Des mots et des actes très forts ont été posés : la citoyenneté calédonienne, pierre angulaire des accords, a été reconnue aux populations impliquées. C'est cela précisément qui a conduit au resserrement du corps électoral pour les élections des assemblées régionales, du congrès et des scrutins d'autodétermination.

La Cour européenne des droits de l'homme elle-même a accepté ces dispositions en 2005, compte tenu du contexte propre à la Nouvelle-Calédonie et de leur caractère transitoire.

C'est cela, le point d'équilibre de l'accord de Nouméa, celui qui a conduit à croire désormais à la construction d'un destin commun par tous les citoyens de la Nouvelle-Calédonie.

Alors, il reste évidemment beaucoup à faire. La Nouvelle-Calédonie a pris son destin en main et le rééquilibrage qui a commencé à s'opérer au profit des populations jusqu'ici oubliées de la redistribution des richesses n'est pas terminé.

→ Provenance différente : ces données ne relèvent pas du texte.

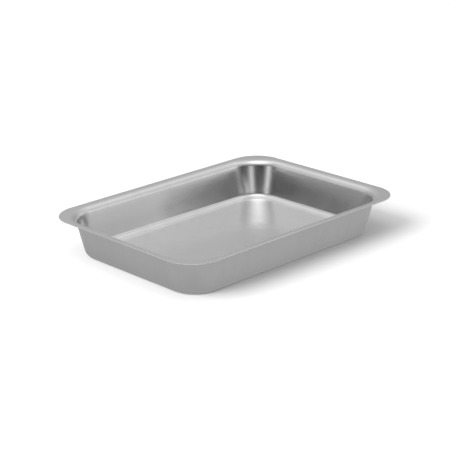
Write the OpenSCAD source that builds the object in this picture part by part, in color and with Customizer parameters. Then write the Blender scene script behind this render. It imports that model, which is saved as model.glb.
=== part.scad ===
// Shallow rectangular counting tray, pressed from one piece of stainless steel sheet.
// Flat floor, four leaning walls with round corners, and a flat rim that turns outwards all the way round.
// X runs along the tray, Y across it and Z up. The origin is the centre of the underside.

/* [Overall size] */
// Length over the rim
tray_length = 250; // [200:1:320]
// Width over the rim
tray_width = 180; // [150:1:240]
// Height from the underside of the floor to the top of the rim
tray_height = 34.6; // [28:0.2:50]
// Thickness of the sheet
sheet = 0.8; // [0.5:0.1:1.2]

/* [Rim] */
// Width of the flat part of the rim, along the sides
rim_flat = 3; // [2:0.5:10]
// Radius of the bend from the rim down into the wall, on its upper skin
rim_bend = 7.2; // [3:0.1:9]
// Radius of the rim's trimmed corners, seen from above
rim_corner = 26.5; // [18:0.5:28]

/* [Walls and floor] */
// Lean of the walls away from upright, in degrees
wall_lean = 13.6; // [8:0.2:18]
// Radius of the bend from the floor up into the wall, on its lower skin
foot_bend = 5.8; // [4:0.1:9]
// Radius of the flat floor's corners, seen from above
floor_corner = 19; // [16:0.5:24]

/* [Hidden] */
$fn = 96;

// The section is drawn outwards from an upright axis through a corner's centre, with its foot on the ground.
// Length of the straight, leaning stretch of the wall
wall_run = (tray_height - rim_bend + (rim_bend - sheet) * sin(wall_lean) - foot_bend * (1 - sin(wall_lean)))
    / cos(wall_lean);
// How far the centre of the rim's bend lies from that axis
rim_start = floor_corner + wall_run * sin(wall_lean) + (foot_bend + rim_bend - sheet) * cos(wall_lean);
// Corner centres seen from above, to the nearest hundredth
corner_x = round(100 * (tray_length / 2 - rim_flat - rim_start)) / 100;
corner_y = round(100 * (tray_width / 2 - rim_flat - rim_start)) / 100;
// Width of the untrimmed rim, which has to pass the trimmed corners
trim_margin = 1;
rim_blank = rim_flat + (sqrt(2) - 1) * (rim_start + rim_flat - rim_corner) + trim_margin;

// A flat ring as wide as the sheet is thick
module ring(outer) {
    difference() {
        circle(outer);
        circle(outer - sheet);
    }
}

// Half of the plane, above the X axis, as far as a bend needs it
module upper_half(reach) {
    translate([-reach, 0])
        square([2 * reach, reach]);
}

// Bend between the floor and the wall, about the origin
module foot_section() {
    intersection() {
        ring(foot_bend);
        rotate(-90) upper_half(2 * foot_bend);
        rotate(180 - wall_lean) upper_half(2 * foot_bend);
    }
}

// Bend between the wall and the rim, about the origin, with the wall upright
module rim_section() {
    intersection() {
        ring(rim_bend);
        upper_half(2 * rim_bend);
        rotate(90 + wall_lean) upper_half(2 * rim_bend);
    }
}

// The bent sheet from the edge of the floor to the edge of the untrimmed rim
module section() {
    translate([floor_corner, foot_bend]) {
        foot_section();
        rotate(-wall_lean) {
            translate([foot_bend - sheet, 0]) square([sheet, wall_run]);
            translate([foot_bend - sheet + rim_bend, wall_run]) {
                rim_section();
                rotate(wall_lean)
                    translate([0, rim_bend - sheet])
                        square([rim_blank, sheet]);
            }
        }
    }
}

// Quarter turns of the section, one at each corner
module corners() {
    for (end = [0, 1], side = [0, 1])
        mirror([end, 0, 0])
            mirror([0, side, 0])
                translate([corner_x, corner_y, 0])
                    rotate_extrude(angle = 90)
                        section();
}

// Straight runs of the section along the two long sides
module long_sides() {
    for (side = [0, 1])
        mirror([0, side, 0])
            translate([-corner_x, corner_y, 0])
                rotate([90, 0, 90])
                    linear_extrude(2 * corner_x)
                        section();
}

// Straight runs of the section along the two short sides
module short_sides() {
    for (end = [0, 1])
        mirror([end, 0, 0])
            translate([corner_x, corner_y, 0])
                rotate([90, 0, 0])
                    linear_extrude(2 * corner_y)
                        section();
}

// A rectangle with round corners about the given centres
module round_rectangle(centre_x, centre_y, radius) {
    square([2 * (centre_x + radius), 2 * centre_y], center = true);
    square([2 * centre_x, 2 * (centre_y + radius)], center = true);
    for (x = [-centre_x, centre_x], y = [-centre_y, centre_y])
        translate([x, y])
            circle(radius);
}

// Flat floor inside the bends
module floor_plate() {
    linear_extrude(sheet)
        round_rectangle(corner_x, corner_y, floor_corner);
}

// Everything inside the trimmed edge of the rim
module trim() {
    translate([0, 0, -trim_margin])
        linear_extrude(tray_height + 2 * trim_margin)
            round_rectangle(tray_length / 2 - rim_corner, tray_width / 2 - rim_corner, rim_corner);
}

module tray() {
    color([0.62, 0.62, 0.62])
        intersection() {
            union() {
                floor_plate();
                corners();
                long_sides();
                short_sides();
            }
            trim();
        }
}

tray();
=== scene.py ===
"""Looks of a pressed stainless steel counting tray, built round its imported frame."""

import math

import bmesh
import bpy
from bpy.props import FloatProperty, FloatVectorProperty, IntProperty, PointerProperty
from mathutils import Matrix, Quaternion, Vector, noise


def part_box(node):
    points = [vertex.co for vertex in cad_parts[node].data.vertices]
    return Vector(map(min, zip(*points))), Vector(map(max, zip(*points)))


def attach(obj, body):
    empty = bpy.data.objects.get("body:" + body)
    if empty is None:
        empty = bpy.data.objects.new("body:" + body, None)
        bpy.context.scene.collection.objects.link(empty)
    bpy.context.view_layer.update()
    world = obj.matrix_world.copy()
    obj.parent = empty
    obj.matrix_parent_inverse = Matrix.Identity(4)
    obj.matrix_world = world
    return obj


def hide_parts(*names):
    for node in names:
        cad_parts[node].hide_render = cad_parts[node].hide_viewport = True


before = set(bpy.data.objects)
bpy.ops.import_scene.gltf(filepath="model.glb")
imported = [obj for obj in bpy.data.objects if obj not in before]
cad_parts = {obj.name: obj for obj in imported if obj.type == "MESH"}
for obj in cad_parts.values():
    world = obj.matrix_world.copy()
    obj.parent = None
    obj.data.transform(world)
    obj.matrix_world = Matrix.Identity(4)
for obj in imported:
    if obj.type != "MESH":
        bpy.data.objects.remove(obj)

bl_info = {
    "name": "Pressed Counting Tray",
    "version": (1, 0, 0),
    "blender": (4, 5, 0),
    "location": "View3D > Sidebar > Tray",
    "description": "Builds a shallow tray pressed from satin stainless steel, and a plain studio round it",
    "category": "Add Mesh",
}

MM = 0.001
# Points closer than this are one point
WELD = 0.01 * MM
# Least bend of an edge that borders the sheet's cut edge
SHARP = math.radians(60)
# Least length of an edge across the flat rim, as a share of the rim's width
SPOKE = 0.9
SLOTS = ("satin_skin", "cut_edge")
VECTOR = "NodeSocketVector"
FLOAT = "NodeSocketFloat"
SENSOR_WIDTH = 36
NOISE_ROUGHNESS = 0.55
TRAY_LOW, TRAY_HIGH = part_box("tray")
TRAY_SIZE = TRAY_HIGH - TRAY_LOW
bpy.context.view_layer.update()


# ---------------------------------------------------------------------------------------------------------
# Settings
# ---------------------------------------------------------------------------------------------------------


def length(name, description, default):
    """A length shown in the scene's units."""
    return FloatProperty(
        name=name, description=description, default=default, min=0, unit="LENGTH", precision=5
    )


def angle(name, description, degrees):
    """An angle, given in degrees and kept in radians."""
    return FloatProperty(name=name, description=description, default=math.radians(degrees), subtype="ANGLE")


def share(name, description, default):
    """A number from 0 to 1."""
    return FloatProperty(name=name, description=description, default=default, min=0, max=1, subtype="FACTOR")


def colour(name, description, default):
    """A plain colour."""
    return FloatVectorProperty(
        name=name, description=description, default=default, min=0, max=1, subtype="COLOR"
    )


class TraySizes(bpy.types.PropertyGroup):
    """Sizes of the pressing, as a press shop would set them"""

    length: length("Length", "Length over the rim", TRAY_SIZE.x)
    width: length("Width", "Width over the rim", TRAY_SIZE.y)
    height: length("Height", "From the ground to the top of the rim", TRAY_SIZE.z)
    sheet: length("Sheet", "Thickness of the sheet", 0.8 * MM)
    rim_flat: length("Rim flat", "Width of the flat rim along the sides", 3 * MM)
    rim_bend: length("Rim bend", "Radius of the bend into the rim, on the upper skin", 7.2 * MM)
    rim_corner: length("Rim corner", "Radius of the rim's trimmed corners", 26.5 * MM)
    wall_lean: angle("Wall lean", "Lean of the walls away from upright", 13.6)
    foot_bend: length("Foot bend", "Radius of the bend into the floor, on the lower skin", 5.8 * MM)
    floor_corner: length("Floor corner", "Radius of the flat floor's corners", 19 * MM)
    edge_round: length("Edge round", "Rounding of the sheet's cut edge", 0.3 * MM)
    crown: length("Crown", "How far the middle of the floor stands up", 0.2 * MM)
    wave: length("Wave", "Height of the sheet's faint unevenness", 0.06 * MM)
    wave_size: length("Wave size", "Size of the sheet's faint unevenness", 45 * MM)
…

Je voudrais, à ce stade de mon intervention, évoquer quelques-uns des dossiers qui sont sur la table.

L'explosion de l'activité minière, il y a trente ans, a fait de la Nouvelle-Calédonie un eldorado du nickel. Elle a aussi engendré une immigration importante en provenance de métropole, d'Europe, du Pacifique, ce qui a accentué la confiscation des terres, de la manne financière, et aggravé le sentiment d'injustice sociale.

Je voudrais attirer votre attention sur les conditions d'exploitation du site minier de Goro Nickel, créé par le groupe Inco et soutenu par l'État avec l'accord d'une partie de la classe politique néocalédonienne bénéficiant d'un régime extraordinairement avantageux de défiscalisation, qui s'exercent sans aucun respect de l'impact social et environnemental du projet.

Le tribunal de grande instance de Paris a donné raison aux associations et au sénat coutumier, le 14 novembre 2006, sur la question de l'illégalité des travaux relatifs à la réalisation du site de stockage des résidus terrestres. Nous devons étudier de près ce dossier.